* GIVEN INSTRUCTION
Starting at the line with "plank = Pos(side" and stopping at the line with "record = json.load(file)", repeat each line exactly. Include both and omit the rest.

---- GIVEN MATERIAL

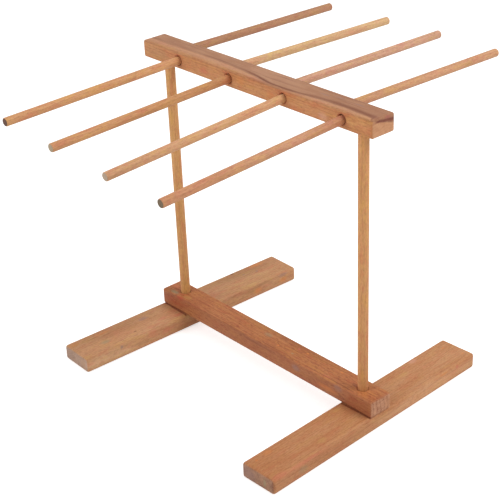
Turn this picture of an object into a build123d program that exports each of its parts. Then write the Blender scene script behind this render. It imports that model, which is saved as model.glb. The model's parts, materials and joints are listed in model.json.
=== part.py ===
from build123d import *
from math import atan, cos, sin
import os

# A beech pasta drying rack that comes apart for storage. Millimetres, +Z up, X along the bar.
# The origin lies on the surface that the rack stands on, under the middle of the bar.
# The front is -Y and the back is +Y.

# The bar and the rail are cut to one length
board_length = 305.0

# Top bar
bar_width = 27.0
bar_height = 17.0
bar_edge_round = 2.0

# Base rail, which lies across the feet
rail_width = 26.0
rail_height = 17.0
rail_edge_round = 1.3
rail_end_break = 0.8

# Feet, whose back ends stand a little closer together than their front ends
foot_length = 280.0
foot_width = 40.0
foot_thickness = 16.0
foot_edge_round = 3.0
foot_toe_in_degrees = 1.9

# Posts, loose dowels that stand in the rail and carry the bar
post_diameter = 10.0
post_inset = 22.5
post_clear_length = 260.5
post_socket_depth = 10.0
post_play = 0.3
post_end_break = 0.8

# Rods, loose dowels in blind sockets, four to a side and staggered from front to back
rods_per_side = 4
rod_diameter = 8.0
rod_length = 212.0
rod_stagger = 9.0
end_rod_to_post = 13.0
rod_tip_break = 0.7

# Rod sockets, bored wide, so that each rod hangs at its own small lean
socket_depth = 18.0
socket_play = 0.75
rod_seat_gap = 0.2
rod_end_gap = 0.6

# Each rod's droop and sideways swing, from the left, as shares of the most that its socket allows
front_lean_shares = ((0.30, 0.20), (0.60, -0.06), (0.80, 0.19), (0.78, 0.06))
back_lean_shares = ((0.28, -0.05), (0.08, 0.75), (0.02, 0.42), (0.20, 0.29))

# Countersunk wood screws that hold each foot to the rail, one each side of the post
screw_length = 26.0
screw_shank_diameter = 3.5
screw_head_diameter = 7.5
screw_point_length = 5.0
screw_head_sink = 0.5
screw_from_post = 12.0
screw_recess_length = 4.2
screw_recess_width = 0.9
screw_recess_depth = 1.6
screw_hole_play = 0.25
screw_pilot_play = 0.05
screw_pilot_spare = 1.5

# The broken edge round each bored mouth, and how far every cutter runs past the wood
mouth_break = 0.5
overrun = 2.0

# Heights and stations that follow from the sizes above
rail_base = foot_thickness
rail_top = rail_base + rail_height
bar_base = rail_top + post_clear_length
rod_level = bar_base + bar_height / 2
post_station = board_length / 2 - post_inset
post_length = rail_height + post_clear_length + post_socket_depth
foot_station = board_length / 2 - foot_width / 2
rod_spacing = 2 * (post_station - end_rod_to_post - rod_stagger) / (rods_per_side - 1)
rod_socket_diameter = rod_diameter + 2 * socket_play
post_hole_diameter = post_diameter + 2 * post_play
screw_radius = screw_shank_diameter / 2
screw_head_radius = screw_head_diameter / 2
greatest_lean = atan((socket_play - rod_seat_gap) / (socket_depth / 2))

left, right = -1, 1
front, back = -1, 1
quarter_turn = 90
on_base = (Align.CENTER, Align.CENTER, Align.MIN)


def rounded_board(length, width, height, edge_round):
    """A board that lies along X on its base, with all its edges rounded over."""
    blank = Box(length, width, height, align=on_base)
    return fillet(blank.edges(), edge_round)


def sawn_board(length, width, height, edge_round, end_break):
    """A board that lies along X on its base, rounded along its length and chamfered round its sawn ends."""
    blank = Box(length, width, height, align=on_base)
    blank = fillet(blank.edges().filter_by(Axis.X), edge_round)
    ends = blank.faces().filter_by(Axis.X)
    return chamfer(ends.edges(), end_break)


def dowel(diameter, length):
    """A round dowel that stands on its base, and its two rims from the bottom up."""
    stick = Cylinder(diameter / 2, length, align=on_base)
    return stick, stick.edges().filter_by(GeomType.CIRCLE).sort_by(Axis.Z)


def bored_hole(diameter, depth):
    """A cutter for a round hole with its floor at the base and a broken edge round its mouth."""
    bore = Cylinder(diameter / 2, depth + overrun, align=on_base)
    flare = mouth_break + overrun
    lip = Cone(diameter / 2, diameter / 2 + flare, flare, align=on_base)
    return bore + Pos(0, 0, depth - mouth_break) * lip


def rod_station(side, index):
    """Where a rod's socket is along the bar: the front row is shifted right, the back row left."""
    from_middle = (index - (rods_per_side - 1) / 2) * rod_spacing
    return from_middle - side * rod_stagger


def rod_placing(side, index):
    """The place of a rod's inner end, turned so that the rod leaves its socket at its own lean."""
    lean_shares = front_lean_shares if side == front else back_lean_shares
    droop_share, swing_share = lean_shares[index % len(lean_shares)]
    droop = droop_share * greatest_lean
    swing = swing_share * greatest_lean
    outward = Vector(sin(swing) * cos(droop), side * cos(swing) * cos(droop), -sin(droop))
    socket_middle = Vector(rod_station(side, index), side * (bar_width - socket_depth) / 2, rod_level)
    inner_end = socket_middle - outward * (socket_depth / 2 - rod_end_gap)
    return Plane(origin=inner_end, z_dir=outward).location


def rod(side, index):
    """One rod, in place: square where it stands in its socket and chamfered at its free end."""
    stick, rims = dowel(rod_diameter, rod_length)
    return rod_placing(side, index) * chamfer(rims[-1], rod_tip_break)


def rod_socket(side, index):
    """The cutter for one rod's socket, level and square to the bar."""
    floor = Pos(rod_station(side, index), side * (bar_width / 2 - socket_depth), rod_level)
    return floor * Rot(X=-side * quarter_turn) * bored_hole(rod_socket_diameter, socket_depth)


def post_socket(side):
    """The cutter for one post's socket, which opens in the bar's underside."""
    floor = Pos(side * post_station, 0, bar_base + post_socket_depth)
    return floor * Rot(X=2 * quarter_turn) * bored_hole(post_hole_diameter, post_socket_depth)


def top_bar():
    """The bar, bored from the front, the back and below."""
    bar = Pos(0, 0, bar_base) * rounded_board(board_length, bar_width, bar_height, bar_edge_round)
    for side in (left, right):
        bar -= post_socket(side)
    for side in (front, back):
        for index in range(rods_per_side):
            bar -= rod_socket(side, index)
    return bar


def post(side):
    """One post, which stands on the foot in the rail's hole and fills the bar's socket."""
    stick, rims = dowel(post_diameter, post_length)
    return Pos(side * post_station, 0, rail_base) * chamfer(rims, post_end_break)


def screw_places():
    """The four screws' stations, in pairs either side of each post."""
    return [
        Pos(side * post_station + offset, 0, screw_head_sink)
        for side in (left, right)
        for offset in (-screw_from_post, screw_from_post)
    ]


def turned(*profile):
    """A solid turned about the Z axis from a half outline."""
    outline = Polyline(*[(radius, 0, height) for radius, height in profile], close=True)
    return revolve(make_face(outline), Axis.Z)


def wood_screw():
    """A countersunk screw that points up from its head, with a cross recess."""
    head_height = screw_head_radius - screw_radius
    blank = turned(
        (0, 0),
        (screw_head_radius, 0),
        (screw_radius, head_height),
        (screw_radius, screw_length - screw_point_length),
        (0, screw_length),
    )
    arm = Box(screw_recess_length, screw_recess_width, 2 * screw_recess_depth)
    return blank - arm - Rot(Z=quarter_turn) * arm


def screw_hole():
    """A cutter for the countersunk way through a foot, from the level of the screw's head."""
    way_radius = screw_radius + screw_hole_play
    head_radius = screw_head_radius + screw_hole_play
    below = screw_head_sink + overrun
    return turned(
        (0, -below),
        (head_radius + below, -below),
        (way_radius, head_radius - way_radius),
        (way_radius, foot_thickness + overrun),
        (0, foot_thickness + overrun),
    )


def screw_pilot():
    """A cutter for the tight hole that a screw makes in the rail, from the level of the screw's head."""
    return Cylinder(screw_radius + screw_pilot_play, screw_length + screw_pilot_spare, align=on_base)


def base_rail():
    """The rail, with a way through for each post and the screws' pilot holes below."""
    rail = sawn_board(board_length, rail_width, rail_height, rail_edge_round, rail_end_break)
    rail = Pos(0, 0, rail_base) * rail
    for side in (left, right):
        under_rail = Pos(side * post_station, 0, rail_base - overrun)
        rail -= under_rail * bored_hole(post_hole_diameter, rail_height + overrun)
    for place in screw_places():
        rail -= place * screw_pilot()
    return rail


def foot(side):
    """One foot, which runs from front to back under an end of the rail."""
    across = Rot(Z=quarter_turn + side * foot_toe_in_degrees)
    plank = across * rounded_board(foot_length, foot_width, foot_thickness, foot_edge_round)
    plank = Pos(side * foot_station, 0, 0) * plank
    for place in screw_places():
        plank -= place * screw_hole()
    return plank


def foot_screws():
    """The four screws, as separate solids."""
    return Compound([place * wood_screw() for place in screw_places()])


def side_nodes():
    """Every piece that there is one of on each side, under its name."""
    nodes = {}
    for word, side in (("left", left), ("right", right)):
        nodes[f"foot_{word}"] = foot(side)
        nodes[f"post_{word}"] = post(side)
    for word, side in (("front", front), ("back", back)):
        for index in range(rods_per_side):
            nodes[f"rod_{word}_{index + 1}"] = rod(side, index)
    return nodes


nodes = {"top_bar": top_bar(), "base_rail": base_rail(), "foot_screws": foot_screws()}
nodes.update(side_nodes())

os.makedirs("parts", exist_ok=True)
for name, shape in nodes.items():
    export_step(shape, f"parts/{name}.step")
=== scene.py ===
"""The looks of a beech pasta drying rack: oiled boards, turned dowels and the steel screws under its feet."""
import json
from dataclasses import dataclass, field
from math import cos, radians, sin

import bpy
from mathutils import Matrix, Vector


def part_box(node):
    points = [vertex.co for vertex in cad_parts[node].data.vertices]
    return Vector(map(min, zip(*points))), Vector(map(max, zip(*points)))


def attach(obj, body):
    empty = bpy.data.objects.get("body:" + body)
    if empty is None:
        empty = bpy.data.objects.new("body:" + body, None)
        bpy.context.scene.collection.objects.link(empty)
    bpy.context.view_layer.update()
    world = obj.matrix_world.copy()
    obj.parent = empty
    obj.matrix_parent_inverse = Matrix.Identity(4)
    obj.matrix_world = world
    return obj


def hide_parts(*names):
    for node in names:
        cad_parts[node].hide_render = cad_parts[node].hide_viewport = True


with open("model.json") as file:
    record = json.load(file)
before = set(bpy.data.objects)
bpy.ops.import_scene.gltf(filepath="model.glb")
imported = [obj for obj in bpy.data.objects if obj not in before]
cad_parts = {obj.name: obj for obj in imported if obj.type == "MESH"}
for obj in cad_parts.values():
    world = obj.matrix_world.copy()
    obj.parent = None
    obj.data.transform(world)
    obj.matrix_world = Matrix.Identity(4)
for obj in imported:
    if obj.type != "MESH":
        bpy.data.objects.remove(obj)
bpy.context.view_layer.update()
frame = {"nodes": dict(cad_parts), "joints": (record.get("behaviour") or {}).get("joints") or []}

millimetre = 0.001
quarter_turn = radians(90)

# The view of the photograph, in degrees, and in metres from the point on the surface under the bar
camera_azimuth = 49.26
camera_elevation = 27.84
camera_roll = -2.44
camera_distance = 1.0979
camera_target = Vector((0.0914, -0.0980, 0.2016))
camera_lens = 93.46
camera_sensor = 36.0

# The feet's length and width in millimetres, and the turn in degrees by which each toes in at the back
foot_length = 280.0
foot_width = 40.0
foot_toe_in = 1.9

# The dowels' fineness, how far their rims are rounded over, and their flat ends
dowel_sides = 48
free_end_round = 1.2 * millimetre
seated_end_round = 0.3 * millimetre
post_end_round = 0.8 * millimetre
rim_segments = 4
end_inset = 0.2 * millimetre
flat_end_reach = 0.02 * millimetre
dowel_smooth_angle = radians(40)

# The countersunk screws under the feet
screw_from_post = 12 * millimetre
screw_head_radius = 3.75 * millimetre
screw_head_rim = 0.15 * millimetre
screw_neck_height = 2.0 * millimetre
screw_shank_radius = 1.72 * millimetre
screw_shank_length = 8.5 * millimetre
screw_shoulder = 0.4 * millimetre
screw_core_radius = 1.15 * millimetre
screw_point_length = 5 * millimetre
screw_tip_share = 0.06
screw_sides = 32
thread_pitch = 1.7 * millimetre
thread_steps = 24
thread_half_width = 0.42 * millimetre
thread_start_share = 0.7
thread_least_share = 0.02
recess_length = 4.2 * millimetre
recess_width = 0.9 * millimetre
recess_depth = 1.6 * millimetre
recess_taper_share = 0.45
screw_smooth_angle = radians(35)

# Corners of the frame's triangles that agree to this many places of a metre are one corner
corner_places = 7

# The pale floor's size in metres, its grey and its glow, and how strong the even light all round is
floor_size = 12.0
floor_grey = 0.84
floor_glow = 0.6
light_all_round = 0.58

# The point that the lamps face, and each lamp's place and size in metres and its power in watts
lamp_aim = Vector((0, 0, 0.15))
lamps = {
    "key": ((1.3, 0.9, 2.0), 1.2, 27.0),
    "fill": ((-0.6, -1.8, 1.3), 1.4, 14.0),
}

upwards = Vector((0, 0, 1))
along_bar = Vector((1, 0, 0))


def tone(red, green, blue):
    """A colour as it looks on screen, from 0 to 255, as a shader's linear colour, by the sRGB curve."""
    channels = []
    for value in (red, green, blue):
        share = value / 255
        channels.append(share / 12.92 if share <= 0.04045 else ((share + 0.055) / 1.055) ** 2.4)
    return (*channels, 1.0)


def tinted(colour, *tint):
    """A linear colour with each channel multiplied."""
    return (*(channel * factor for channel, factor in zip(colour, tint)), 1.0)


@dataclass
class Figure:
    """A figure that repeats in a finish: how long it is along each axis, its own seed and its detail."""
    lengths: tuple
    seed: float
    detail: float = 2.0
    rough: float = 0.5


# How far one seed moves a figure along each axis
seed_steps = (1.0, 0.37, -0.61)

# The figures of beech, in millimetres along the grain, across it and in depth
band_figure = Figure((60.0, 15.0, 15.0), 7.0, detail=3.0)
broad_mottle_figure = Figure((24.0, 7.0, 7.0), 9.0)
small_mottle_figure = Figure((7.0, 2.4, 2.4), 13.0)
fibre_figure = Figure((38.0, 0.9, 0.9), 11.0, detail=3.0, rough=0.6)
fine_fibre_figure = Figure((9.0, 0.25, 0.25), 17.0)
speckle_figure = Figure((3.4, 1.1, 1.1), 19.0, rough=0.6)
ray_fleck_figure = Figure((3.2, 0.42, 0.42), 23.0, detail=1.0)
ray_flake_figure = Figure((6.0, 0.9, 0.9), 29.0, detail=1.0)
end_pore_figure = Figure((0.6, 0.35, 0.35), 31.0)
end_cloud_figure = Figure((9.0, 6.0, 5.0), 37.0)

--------

* SOLVED EXERCISE
    plank = Pos(side * foot_station, 0, 0) * plank
    for place in screw_places():
        plank -= place * screw_hole()
    return plank


def foot_screws():
    """The four screws, as separate solids."""
    return Compound([place * wood_screw() for place in screw_places()])


def side_nodes():
    """Every piece that there is one of on each side, under its name."""
    nodes = {}
    for word, side in (("left", left), ("right", right)):
        nodes[f"foot_{word}"] = foot(side)
        nodes[f"post_{word}"] = post(side)
    for word, side in (("front", front), ("back", back)):
        for index in range(rods_per_side):
            nodes[f"rod_{word}_{index + 1}"] = rod(side, index)
    return nodes


nodes = {"top_bar": top_bar(), "base_rail": base_rail(), "foot_screws": foot_screws()}
nodes.update(side_nodes())

os.makedirs("parts", exist_ok=True)
for name, shape in nodes.items():
    export_step(shape, f"parts/{name}.step")
=== scene.py ===
"""The looks of a beech pasta drying rack: oiled boards, turned dowels and the steel screws under its feet."""
import json
from dataclasses import dataclass, field
from math import cos, radians, sin

import bpy
from mathutils import Matrix, Vector


def part_box(node):
    points = [vertex.co for vertex in cad_parts[node].data.vertices]
    return Vector(map(min, zip(*points))), Vector(map(max, zip(*points)))


def attach(obj, body):
    empty = bpy.data.objects.get("body:" + body)
    if empty is None:
        empty = bpy.data.objects.new("body:" + body, None)
        bpy.context.scene.collection.objects.link(empty)
    bpy.context.view_layer.update()
    world = obj.matrix_world.copy()
    obj.parent = empty
    obj.matrix_parent_inverse = Matrix.Identity(4)
    obj.matrix_world = world
    return obj


def hide_parts(*names):
    for node in names:
        cad_parts[node].hide_render = cad_parts[node].hide_viewport = True


with open("model.json") as file:
    record = json.load(file)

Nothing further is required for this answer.